SUPPLIED MATERIAL =>

↓↓↓

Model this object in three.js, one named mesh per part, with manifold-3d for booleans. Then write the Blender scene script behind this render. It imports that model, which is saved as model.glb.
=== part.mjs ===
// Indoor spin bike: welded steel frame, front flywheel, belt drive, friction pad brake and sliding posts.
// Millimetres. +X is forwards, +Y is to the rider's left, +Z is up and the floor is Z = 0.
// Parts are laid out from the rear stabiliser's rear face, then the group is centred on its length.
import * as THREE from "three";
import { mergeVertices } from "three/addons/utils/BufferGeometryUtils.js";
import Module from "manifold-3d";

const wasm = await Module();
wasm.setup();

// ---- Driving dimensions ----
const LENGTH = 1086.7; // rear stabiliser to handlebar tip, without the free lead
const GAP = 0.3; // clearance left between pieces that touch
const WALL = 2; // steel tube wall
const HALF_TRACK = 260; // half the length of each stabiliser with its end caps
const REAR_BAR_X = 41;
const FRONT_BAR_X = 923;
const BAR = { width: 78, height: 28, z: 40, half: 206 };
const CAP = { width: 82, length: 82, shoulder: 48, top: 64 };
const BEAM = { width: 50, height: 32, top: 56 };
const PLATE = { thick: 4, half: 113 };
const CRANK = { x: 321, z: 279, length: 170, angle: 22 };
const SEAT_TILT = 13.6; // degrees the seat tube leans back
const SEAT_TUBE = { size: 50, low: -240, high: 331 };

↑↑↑

THE PROBLEM => Print out the whole listing exactly as it appears.

RIGHT ANSWER =>
Model this object in three.js, one named mesh per part, with manifold-3d for booleans. Then write the Blender scene script behind this render. It imports that model, which is saved as model.glb.
=== part.mjs ===
// Indoor spin bike: welded steel frame, front flywheel, belt drive, friction pad brake and sliding posts.
// Millimetres. +X is forwards, +Y is to the rider's left, +Z is up and the floor is Z = 0.
// Parts are laid out from the rear stabiliser's rear face, then the group is centred on its length.
import * as THREE from "three";
import { mergeVertices } from "three/addons/utils/BufferGeometryUtils.js";
import Module from "manifold-3d";

const wasm = await Module();
wasm.setup();

// ---- Driving dimensions ----
const LENGTH = 1086.7; // rear stabiliser to handlebar tip, without the free lead
const GAP = 0.3; // clearance left between pieces that touch
const WALL = 2; // steel tube wall
const HALF_TRACK = 260; // half the length of each stabiliser with its end caps
const REAR_BAR_X = 41;
const FRONT_BAR_X = 923;
const BAR = { width: 78, height: 28, z: 40, half: 206 };
const CAP = { width: 82, length: 82, shoulder: 48, top: 64 };
const BEAM = { width: 50, height: 32, top: 56 };
const PLATE = { thick: 4, half: 113 };
const CRANK = { x: 321, z: 279, length: 170, angle: 22 };
const SEAT_TILT = 13.6; // degrees the seat tube leans back
const SEAT_TUBE = { size: 50, low: -240, high: 331 };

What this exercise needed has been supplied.